» **What you have to do**
The lines to reproduce run from the first one through the line containing "return t * t * (3 - 2 * t)". Reproduce them exactly.

(Records with modeling code)
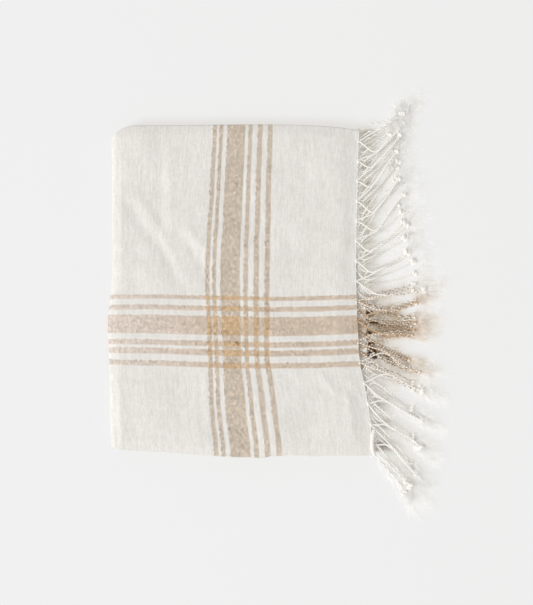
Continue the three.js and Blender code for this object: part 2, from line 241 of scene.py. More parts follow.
SHEET_PITCH = CLOTH["thickness"] + CLOTH["gap"]
LEVEL_PITCH = 2 * SHEET_PITCH
FOLD_RADIUS = SHEET_PITCH / 2
FOLD_LENGTH = math.pi * FOLD_RADIUS
HALF_STRAIGHT = (CLOTH["width"] - FOLD_LENGTH) / 2
DOUBLE_HALF = FOLD_RADIUS + CLOTH["thickness"] / 2
TOP_EDGE = PANEL["bottom"] + HALF_STRAIGHT + DOUBLE_HALF
ROOT_PITCH = HALF_STRAIGHT / ROOTS_PER_HALF


def ease(t):
    t = np.clip(t, 0.0, 1.0)
    return t * t * (3 - 2 * t)


def through(knots, values, at):
    """A smooth line through the values at the knots, and level beyond them. The values may be arrays."""
    order = np.argsort(knots)
    knots = np.asarray(knots, dtype=float)[order]
    values = np.asarray(values, dtype=float)[order]
    slopes = np.gradient(values, knots, axis=0)
    at = np.clip(at, knots[0], knots[-1])
    i = np.clip(np.searchsorted(knots, at, side="right") - 1, 0, len(knots) - 2)
    gap = knots[i + 1] - knots[i]
    t = (at - knots[i]) / gap
    if values.ndim > 1:
        pick = (i, np.arange(len(at)))
        pick_next = (i + 1, np.arange(len(at)))
    else:
        pick, pick_next = i, i + 1
    start = values[pick] * (1 + 2 * t) * (1 - t) ** 2 + slopes[pick] * gap * t * (1 - t) ** 2
    stop = values[pick_next] * t * t * (3 - 2 * t) - slopes[pick_next] * gap * t * t * (1 - t)
    return start + stop


def read(rows, key, column, at):
    return through(rows[key], rows[column], at)


# The route of the doubled cloth, seen from the selvedges.
def level_height(level):
    return DOUBLE_HALF + level * LEVEL_PITCH


def lay_route():
    """The runs and half turns of the route, each with its start and length along the cloth."""
    wide_turn = PANEL["left"] + 1.5 * LEVEL_PITCH + DOUBLE_HALF
    tucked_turn = PANEL["right"] - PANEL["tuck"] - LEVEL_PITCH / 2 - DOUBLE_HALF
    tight_turn = wide_turn + PANEL["inner_ease"]
    runs = [
        (3, PANEL["right"], wide_turn),
        (0, wide_turn, tucked_turn),
        (1, tucked_turn, tight_turn),
        (2, tight_turn, PANEL["right"]),
    ]
    pieces = []
    start = 0.0
    facing = 1.0
    for i, (level, begin, end) in enumerate(runs):
        z = level_height(level)
        side = math.copysign(1.0, end - begin)
        length = abs(end - begin)
        run = dict(kind="run", begin=begin, side=side, z=z, facing=facing)
        pieces.append(dict(run, start=start, length=length))
        start += length
        if i + 1 < len(runs):
            next_z = level_height(runs[i + 1][0])
            radius = abs(next_z - z) / 2
            rise = math.copysign(1.0, next_z - z)
            turn = dict(kind="turn", x=end, z=(z + next_z) / 2, radius=radius, side=side, rise=rise)
            pieces.append(dict(turn, outward=-facing * rise, start=start, length=math.pi * radius))
            start += math.pi * radius
            facing = -facing
    return pieces, start


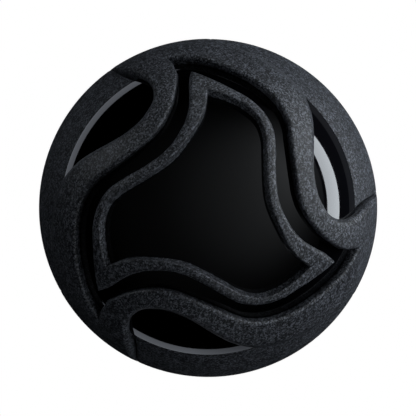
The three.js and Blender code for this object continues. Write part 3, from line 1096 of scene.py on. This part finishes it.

» **Response to this task**
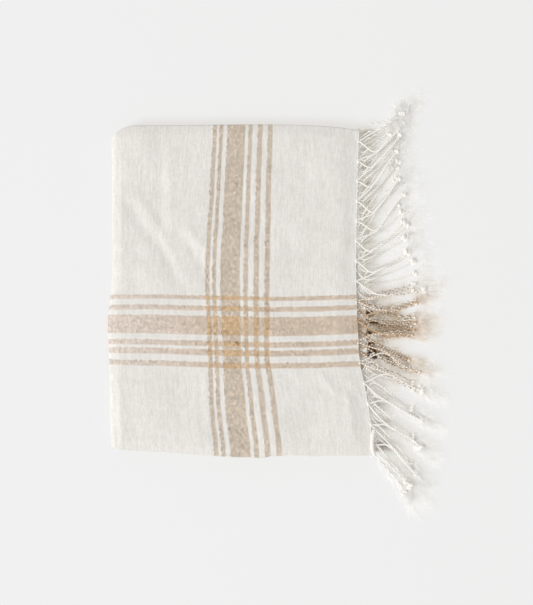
Continue the three.js and Blender code for this object: part 2, from line 241 of scene.py. More parts follow.
SHEET_PITCH = CLOTH["thickness"] + CLOTH["gap"]
LEVEL_PITCH = 2 * SHEET_PITCH
FOLD_RADIUS = SHEET_PITCH / 2
FOLD_LENGTH = math.pi * FOLD_RADIUS
HALF_STRAIGHT = (CLOTH["width"] - FOLD_LENGTH) / 2
DOUBLE_HALF = FOLD_RADIUS + CLOTH["thickness"] / 2
TOP_EDGE = PANEL["bottom"] + HALF_STRAIGHT + DOUBLE_HALF
ROOT_PITCH = HALF_STRAIGHT / ROOTS_PER_HALF


def ease(t):
    t = np.clip(t, 0.0, 1.0)
    return t * t * (3 - 2 * t)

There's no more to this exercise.